The portfolio management team buys and sells securities using a relative value-
oriented investment process, meaning the portfolio management team generally
seeks more investment exposure to securities believed to be undervalued and less
investment exposure to securities believed to be overvalued. The portfolio
management team combines top-down and bottom-up analysis to construct its
portfolio, using a blend of quantitative and fundamental research. As part of its top-
down analysis, the portfolio management team evaluates global economic
SUMMARY – CORE PLUS BOND FUND
6
conditions, including monetary, fiscal, and regulatory policy, as well as the political
and geopolitical environment, in order to identify and assess opportunities and risks
across different segments of the fixed income market. The portfolio management
team employs bottom-up analysis to identify and select securities for investment by
the Fund based on in-depth company, industry, and market research and analysis.
The portfolio management team may actively rotate sector exposure based on its
assessment of relative value. The investment team may also consider the risks and
return potential presented by environmental, social, and governance (“ESG”) factors
in investment decisions. The Fund engages in active and frequent trading of its
portfolio securities.
The Fund may sell a security when the Fund believes the security is less likely to
benefit from the current market and economic environment, or shows signs of
deteriorating fundamentals, among other reasons. The Fund may deviate from the
investment strategy described above for temporary defensive purposes. The Fund
may miss certain investment opportunities if defensive strategies are used and thus
may not achieve its investment objective.
PRINCIPAL RISKS
As with any investment in a mutual fund, investing in the Fund involves risk,
including the risk that you may receive little or no return on your investment. When
you redeem your shares, they may be worth more or less than what you paid for
them, which means that you may lose a portion or all of the money you invested in
the Fund. The principal risks of investing in the Fund, which could adversely affect
its performance, include:
•
Portfolio Management Risk:
If the strategies used and investments selected by
the Fund’s portfolio management team fail to produce the intended result, the
Fund may suffer losses or underperform other funds with the same investment
objective or strategies, even in a favorable market.
•
Market Risk:
The market values of securities will fluctuate, sometimes sharply
and unpredictably, based on overall economic conditions, governmental actions
or intervention, market disruptions caused by trade disputes, tariffs or other
factors, political developments, and other factors. Prices of equity securities tend
to rise and fall more dramatically than those of debt securities.
•
Fixed Income Securities Risk:
The Fund is subject to the general risks and
considerations associated with investing in debt securities, including the risk
that issuers will fail to make timely payments of principal or interest or default
altogether. Lower-rated securities in which the Fund may invest may be more
volatile and may decline more in price in response to negative issuer
developments or general economic news due to their increased credit risk
relative to other fixed-income investments. In addition, as interest rates rise, the
Fund’s investments typically will lose value.

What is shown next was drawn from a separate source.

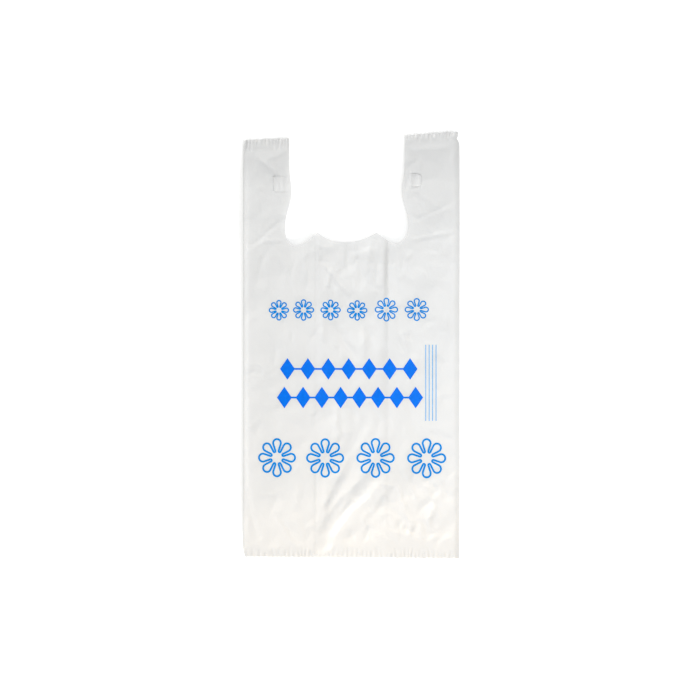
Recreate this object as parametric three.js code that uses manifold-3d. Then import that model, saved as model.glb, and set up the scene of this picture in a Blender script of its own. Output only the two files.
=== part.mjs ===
// A vest-style plastic carrier bag, printed on the front and lying flat on its back.
// It is one tube of thin film: the sides are folded in as gussets, the bottom edge and the tops of the
// two handles are sealed across all the layers, and the mouth is punched out between the handles.
// X runs across the bag, Y up towards the handles and Z up from the table. The origin is on the table,
// under the middle of the bag. All sizes are in millimetres.
import * as THREE from "three";
import { mergeVertices } from "three/addons/utils/BufferGeometryUtils.js";
import Module from "manifold-3d";

const wasm = await Module();
wasm.setup();

// The bag as it lies, flat and slightly open.
const bagWidth = 290;
const bagLength = 569;
const gussetDepth = 96;
const filmThickness = 0.4;
const pouchGap = 6; // free height between the front and back film, away from the seals
const gussetRidge = 0.7; // how far the gussets lift the front film above the middle of the bag
const sideShare = 0.65; // the free height at the body's side folds, as a share of the middle's
const sideRun = 70; // from a side fold to where the body has its full height
const handleRun = 60; // below the mouth's lowest point, where the sides rise to the handles' height
const layerGap = 0.35; // free height between two layers that lie together
const sealGap = 0.1; // free height between two layers where they meet a seal

// The seals.
const sealWidth = 4;
const sealOverlap = 2; // how far the tube runs into a seal
const sealRamp = 46; // from a handle's seal to where its layers are fully apart
const bottomRamp = 90; // the same, from the bottom seal
const ripplePitch = 11;
const rippleHeight = 0.5;

// The mouth, from its own centre line. Heights are down from the handles' tops.
const mouthCentreX = -5.9;
const mouthHalfWidth = 76.9;
const mouthStraight = 38; // the straight start of a handle's inner edge
const waistHalfWidth = 74.2; // at the slots, where the handles are widest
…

SUMMARY – CORE PLUS BOND FUND
7
•
High Yield Securities Risk:
High yield securities (commonly referred to as
“junk” bonds) typically pay a higher yield than investment grade securities, but
may have greater price fluctuations and have a higher risk of default than
investment grade securities. The market for high yield securities may be less
liquid due to such factors as interest rate sensitivity, negative perceptions of the
junk bond markets generally, and less secondary market liquidity. This may
make such securities more difficult to sell at an acceptable price, especially
during periods of financial distress, increased market volatility, or significant
market decline.
•
Credit Risk:
Debt securities are subject to the risk that the issuer or guarantor
of a security may not make interest and principal payments as they become due
or may default altogether. In addition, if the market perceives a deterioration in
the creditworthiness of an issuer, the value and liquidity of securities issued by
that issuer may decline. To the extent that the Fund holds below investment
grade securities, these risks may be heightened. Insured debt securities have the
credit risk of the insurer in addition to the credit risk of the underlying
investment being insured.
•
Interest Rate Risk:
As interest rates rise, prices of bonds (including tax-exempt
bonds) generally fall, typically causing the Fund’s investments to lose value.

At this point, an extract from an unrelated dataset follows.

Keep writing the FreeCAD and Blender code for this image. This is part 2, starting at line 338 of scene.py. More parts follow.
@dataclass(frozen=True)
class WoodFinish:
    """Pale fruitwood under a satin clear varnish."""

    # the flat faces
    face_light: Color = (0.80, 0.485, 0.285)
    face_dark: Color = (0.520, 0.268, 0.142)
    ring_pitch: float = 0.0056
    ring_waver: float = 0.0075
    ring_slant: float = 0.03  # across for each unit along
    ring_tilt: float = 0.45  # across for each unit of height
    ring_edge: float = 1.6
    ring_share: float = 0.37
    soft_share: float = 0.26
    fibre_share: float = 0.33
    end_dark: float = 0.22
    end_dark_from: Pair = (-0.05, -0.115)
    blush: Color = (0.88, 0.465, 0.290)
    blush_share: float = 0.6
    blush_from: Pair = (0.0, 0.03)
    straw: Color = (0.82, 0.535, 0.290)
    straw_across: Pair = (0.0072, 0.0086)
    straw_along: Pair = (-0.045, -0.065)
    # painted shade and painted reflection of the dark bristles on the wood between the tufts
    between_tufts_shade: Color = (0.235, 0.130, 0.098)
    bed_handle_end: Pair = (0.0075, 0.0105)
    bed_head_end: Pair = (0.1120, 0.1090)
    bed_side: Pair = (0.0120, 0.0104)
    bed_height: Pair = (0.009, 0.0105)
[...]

Additionally, rising interest rates or lack of market participants may lead to
decreased liquidity in fixed income markets. Interest rate changes generally
have a more pronounced effect on the market value of fixed-rate instruments,
such as corporate bonds, than they have on floating rate instruments, and
typically have a greater effect on the price of fixed income securities with longer
durations. A wide variety of market factors can cause interest rates to rise,
including central bank monetary policy, rising inflation, and changes in general
economic conditions.
•
Liquidity/Redemption Risk:
The Fund may lose money when selling securities
at inopportune times to fulfill shareholder redemption requests. The risk of loss
may increase depending on the size and frequency of redemption requests,
whether the redemption requests occur in times of overall market turmoil or
declining prices, and whether the securities the Fund intends to sell have
decreased in value or are illiquid. The Fund may be less able to sell illiquid
securities at its desired time or price. It may be more difficult for the Fund to
value its investments in illiquid securities than more liquid securities.
•
Government Securities Risk:
The Fund invests in securities issued or
guaranteed by the U.S. Government or its agencies and instrumentalities (such
as the Government National Mortgage Association (“Ginnie Mae”), the Federal
National Mortgage Association (“Fannie Mae”), or the Federal Home Loan
Mortgage Corporation (“Freddie Mac”)). Different types of U.S. government
securities are subject to different levels of credit risk, including the risk of
default, depending on the nature of the particular government support for that
security. Unlike Ginnie Mae securities, securities issued or guaranteed by U.S.